## Task statement
Exactly the lines from the one that contains "cad_parts[node].data.materials.clear()" to the one that contains "CRUST_DEPTH = 1.0", both lines included, should be copied, and no others.

## Data provided
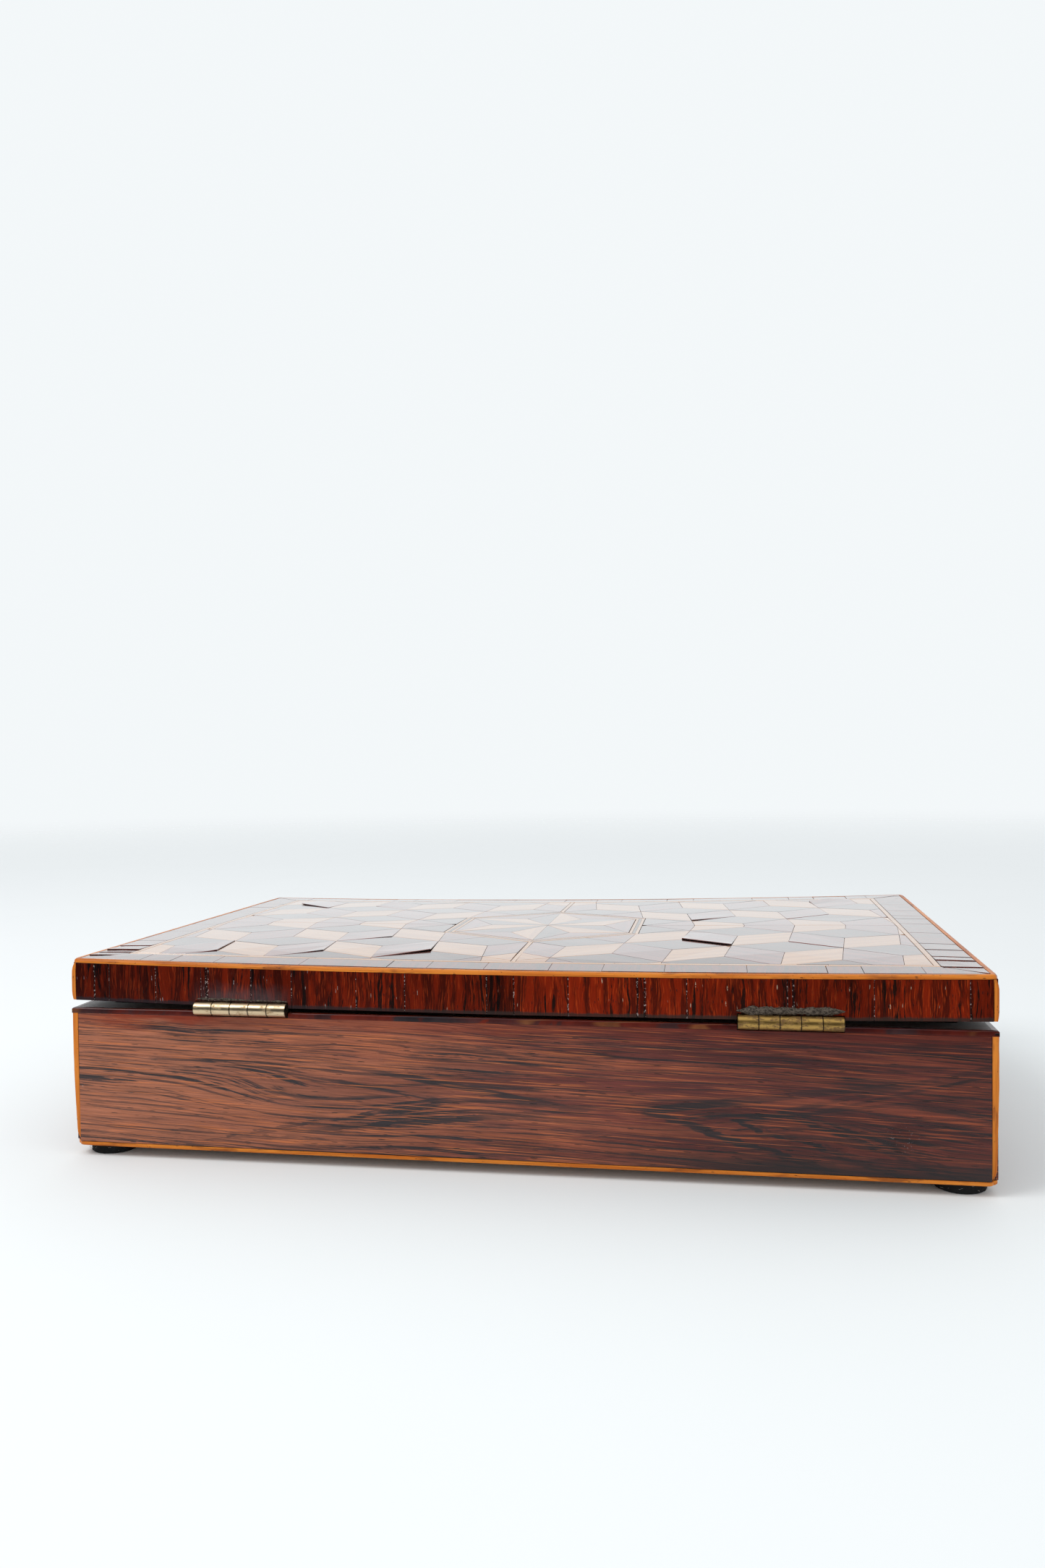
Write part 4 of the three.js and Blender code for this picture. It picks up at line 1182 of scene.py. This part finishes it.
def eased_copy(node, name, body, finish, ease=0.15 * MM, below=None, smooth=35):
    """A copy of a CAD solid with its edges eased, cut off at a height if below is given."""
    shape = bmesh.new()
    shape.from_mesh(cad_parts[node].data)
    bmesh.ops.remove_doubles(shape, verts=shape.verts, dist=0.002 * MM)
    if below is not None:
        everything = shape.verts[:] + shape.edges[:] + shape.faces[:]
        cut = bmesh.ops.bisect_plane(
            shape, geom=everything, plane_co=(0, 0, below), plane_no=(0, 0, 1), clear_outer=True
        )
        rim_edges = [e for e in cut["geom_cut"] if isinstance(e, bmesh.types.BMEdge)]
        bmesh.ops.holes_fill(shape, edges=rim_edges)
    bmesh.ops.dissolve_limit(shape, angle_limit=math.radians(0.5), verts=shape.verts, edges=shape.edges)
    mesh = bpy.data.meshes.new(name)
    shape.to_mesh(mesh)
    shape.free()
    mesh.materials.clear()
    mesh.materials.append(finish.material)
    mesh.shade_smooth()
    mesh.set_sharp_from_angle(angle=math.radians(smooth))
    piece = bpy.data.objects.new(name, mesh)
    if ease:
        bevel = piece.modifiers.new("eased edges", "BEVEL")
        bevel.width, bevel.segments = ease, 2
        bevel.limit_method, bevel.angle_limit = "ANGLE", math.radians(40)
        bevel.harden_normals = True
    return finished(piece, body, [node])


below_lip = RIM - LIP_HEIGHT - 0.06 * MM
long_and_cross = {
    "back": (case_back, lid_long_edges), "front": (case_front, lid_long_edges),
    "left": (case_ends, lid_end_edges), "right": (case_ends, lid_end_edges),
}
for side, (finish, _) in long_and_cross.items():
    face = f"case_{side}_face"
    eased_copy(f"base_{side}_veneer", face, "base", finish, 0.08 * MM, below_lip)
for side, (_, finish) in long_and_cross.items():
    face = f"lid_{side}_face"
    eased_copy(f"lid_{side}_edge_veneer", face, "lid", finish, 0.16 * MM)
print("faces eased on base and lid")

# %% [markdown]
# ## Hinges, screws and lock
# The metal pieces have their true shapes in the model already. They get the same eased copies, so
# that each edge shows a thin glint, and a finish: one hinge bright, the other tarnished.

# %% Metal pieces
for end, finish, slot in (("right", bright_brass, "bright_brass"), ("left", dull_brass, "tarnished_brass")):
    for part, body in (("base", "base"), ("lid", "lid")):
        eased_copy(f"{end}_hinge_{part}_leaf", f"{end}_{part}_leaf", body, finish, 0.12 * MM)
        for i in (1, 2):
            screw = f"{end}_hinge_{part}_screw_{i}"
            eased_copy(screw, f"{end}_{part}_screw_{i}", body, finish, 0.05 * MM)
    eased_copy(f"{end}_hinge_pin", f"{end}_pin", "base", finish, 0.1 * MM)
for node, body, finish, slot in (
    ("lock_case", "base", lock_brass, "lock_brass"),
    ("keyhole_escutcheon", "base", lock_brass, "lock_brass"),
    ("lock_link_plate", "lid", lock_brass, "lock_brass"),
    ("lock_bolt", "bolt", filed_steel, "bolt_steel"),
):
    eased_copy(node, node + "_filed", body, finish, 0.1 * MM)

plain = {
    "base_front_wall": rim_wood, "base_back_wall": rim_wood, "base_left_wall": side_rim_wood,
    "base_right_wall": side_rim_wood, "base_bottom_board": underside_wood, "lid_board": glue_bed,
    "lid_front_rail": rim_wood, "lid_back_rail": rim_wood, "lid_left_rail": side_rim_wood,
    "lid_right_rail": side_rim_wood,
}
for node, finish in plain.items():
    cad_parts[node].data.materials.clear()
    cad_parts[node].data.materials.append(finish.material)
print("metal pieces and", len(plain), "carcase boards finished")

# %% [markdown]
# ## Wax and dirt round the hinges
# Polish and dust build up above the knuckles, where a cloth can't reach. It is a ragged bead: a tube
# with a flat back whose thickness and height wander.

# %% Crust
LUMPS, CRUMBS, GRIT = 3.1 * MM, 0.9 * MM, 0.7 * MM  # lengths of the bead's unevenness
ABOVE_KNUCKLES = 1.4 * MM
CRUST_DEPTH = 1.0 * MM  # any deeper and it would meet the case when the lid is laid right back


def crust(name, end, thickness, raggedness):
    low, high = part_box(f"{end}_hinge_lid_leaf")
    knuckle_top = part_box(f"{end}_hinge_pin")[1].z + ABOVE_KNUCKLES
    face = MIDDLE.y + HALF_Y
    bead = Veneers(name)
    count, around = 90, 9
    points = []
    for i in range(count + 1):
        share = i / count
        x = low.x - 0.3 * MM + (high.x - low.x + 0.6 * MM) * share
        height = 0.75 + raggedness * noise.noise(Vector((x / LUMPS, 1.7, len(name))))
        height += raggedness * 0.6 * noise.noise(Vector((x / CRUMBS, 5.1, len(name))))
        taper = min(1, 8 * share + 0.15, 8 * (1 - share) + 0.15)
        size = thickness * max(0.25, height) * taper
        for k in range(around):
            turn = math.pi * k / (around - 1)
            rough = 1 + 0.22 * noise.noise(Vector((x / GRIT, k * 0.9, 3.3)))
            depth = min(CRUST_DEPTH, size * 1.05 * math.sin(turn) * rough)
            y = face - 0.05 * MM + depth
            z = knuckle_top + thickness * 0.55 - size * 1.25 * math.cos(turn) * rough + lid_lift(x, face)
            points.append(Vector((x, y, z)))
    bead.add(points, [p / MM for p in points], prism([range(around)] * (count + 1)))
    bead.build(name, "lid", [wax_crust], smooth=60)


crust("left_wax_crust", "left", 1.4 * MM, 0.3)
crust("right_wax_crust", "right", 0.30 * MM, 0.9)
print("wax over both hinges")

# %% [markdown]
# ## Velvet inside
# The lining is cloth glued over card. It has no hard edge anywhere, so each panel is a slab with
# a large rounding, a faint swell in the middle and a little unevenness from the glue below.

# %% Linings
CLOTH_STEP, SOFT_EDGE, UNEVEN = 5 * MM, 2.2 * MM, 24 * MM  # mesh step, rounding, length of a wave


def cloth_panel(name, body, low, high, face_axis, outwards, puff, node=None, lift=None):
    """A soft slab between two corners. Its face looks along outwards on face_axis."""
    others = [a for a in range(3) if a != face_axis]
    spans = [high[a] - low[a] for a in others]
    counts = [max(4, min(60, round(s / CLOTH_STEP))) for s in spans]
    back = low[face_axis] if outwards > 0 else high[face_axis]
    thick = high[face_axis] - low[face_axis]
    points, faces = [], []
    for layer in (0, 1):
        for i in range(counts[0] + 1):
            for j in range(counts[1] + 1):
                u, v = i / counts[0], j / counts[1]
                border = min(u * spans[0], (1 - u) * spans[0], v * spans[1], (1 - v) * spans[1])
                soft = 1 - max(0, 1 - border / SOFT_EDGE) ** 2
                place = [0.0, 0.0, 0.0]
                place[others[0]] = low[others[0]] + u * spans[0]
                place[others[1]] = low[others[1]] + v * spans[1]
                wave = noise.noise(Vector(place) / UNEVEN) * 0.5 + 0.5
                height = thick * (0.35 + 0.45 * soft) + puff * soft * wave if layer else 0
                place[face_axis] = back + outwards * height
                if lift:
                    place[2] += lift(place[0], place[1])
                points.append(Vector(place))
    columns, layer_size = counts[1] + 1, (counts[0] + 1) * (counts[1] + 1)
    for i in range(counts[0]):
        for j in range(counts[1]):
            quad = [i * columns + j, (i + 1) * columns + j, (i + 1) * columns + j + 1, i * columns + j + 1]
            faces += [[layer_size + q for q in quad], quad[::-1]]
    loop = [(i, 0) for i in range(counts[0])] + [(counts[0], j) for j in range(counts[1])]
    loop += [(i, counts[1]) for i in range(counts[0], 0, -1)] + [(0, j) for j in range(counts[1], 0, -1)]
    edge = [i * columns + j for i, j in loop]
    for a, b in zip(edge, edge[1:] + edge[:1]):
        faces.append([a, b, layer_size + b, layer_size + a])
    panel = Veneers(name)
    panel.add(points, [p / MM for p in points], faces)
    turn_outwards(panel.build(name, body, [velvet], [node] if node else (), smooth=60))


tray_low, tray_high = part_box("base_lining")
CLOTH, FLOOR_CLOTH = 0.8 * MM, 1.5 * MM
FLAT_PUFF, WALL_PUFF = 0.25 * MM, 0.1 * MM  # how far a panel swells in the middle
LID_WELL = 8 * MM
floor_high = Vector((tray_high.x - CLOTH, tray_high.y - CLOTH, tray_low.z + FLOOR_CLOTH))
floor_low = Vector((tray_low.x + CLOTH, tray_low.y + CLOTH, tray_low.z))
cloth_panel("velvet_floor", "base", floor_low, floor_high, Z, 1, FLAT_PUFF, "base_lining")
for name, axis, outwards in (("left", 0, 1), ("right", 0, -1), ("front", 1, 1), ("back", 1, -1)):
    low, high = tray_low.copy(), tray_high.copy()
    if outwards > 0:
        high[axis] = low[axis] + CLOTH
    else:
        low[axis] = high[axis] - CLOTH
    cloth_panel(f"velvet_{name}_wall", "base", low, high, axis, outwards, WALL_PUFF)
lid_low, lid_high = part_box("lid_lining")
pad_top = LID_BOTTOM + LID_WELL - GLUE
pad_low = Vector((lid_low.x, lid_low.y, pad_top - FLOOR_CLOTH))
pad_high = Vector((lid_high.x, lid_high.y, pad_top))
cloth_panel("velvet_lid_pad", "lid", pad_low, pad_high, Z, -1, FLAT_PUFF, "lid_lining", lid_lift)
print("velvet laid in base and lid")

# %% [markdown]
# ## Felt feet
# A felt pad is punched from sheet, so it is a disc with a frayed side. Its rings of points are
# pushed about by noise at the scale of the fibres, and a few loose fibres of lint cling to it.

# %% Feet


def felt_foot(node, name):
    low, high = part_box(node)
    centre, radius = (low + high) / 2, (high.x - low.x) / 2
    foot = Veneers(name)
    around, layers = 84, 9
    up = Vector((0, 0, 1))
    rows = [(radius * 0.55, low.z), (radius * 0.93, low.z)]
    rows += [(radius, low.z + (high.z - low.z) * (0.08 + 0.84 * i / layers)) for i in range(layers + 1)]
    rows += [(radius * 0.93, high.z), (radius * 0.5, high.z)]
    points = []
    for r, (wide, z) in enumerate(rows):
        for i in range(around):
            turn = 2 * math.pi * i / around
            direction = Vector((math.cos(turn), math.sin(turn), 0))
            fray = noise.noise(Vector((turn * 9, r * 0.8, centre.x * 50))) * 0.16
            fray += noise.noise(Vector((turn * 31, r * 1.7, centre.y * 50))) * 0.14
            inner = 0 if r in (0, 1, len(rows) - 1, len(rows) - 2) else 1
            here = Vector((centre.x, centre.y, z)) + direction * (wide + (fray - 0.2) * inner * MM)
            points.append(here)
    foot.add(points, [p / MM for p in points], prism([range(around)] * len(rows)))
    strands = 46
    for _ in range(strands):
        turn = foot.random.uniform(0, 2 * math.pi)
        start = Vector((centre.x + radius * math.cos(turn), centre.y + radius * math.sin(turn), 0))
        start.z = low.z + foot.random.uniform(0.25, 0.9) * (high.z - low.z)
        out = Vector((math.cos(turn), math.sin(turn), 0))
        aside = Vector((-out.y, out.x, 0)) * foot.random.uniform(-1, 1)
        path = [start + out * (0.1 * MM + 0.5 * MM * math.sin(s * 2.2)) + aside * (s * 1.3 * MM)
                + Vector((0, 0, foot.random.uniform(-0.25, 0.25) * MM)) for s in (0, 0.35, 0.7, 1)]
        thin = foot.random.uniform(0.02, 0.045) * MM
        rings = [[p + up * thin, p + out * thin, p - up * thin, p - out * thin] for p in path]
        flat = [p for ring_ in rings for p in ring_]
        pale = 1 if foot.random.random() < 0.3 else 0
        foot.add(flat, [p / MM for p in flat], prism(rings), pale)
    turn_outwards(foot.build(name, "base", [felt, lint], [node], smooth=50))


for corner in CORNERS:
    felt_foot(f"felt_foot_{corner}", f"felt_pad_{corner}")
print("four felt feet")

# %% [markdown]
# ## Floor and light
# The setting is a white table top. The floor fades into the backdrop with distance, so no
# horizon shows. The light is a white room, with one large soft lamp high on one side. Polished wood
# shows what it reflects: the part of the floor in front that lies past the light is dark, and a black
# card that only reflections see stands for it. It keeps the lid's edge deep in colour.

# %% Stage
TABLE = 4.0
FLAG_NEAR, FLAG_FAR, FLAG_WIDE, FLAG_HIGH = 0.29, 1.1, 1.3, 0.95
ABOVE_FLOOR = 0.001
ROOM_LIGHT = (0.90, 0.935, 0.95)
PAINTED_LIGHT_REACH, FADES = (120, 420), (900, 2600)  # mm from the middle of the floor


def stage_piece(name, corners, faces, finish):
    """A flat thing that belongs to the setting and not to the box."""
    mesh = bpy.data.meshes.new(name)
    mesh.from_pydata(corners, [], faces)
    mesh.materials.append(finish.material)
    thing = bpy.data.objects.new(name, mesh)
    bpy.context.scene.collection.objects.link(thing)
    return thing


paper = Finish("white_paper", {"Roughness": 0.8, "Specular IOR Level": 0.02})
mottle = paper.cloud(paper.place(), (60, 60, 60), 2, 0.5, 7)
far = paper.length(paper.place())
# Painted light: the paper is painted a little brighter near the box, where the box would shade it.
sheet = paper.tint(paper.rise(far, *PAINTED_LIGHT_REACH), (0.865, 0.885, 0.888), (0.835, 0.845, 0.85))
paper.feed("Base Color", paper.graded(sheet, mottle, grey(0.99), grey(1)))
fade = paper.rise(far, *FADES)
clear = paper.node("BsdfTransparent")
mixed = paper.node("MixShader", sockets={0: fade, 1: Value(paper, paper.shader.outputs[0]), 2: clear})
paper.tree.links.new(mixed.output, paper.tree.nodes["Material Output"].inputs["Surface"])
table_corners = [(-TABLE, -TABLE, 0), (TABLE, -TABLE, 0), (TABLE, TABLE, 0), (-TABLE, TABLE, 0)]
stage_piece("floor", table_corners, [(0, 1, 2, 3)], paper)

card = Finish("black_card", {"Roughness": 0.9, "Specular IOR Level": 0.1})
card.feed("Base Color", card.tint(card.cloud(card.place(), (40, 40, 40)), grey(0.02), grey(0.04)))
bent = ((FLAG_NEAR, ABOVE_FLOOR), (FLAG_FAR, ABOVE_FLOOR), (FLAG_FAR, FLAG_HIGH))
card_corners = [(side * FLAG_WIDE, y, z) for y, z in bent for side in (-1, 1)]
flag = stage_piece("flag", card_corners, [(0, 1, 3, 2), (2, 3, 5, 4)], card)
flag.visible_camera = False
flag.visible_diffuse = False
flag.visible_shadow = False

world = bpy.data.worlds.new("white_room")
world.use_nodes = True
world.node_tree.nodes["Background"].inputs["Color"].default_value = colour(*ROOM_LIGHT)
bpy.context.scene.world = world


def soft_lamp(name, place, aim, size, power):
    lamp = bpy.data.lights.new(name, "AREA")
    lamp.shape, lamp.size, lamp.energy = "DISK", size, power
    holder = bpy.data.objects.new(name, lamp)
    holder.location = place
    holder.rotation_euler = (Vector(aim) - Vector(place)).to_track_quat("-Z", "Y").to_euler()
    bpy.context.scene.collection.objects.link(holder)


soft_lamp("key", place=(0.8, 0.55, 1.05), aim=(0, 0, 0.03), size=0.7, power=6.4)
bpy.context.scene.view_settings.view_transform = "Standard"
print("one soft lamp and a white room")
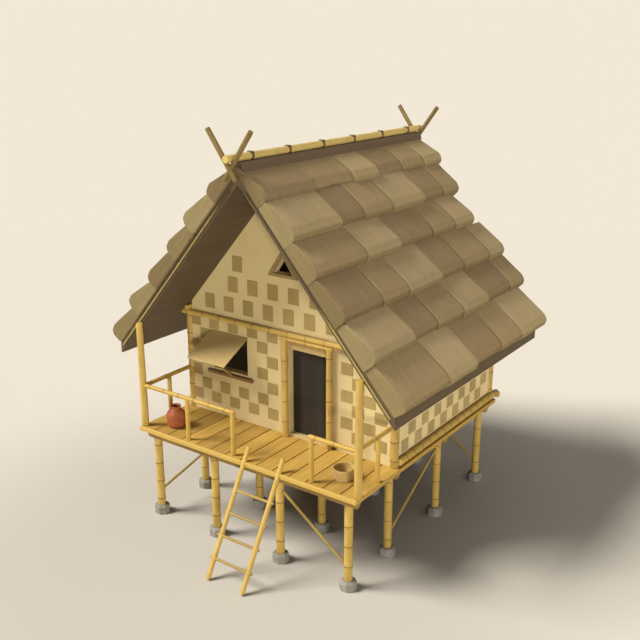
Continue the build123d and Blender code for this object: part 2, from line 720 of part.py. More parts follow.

## Task response
    cad_parts[node].data.materials.clear()
    cad_parts[node].data.materials.append(finish.material)
print("metal pieces and", len(plain), "carcase boards finished")

# %% [markdown]
# ## Wax and dirt round the hinges
# Polish and dust build up above the knuckles, where a cloth can't reach. It is a ragged bead: a tube
# with a flat back whose thickness and height wander.

# %% Crust
LUMPS, CRUMBS, GRIT = 3.1 * MM, 0.9 * MM, 0.7 * MM  # lengths of the bead's unevenness
ABOVE_KNUCKLES = 1.4 * MM
CRUST_DEPTH = 1.0 * MM  # any deeper and it would meet the case when the lid is laid right back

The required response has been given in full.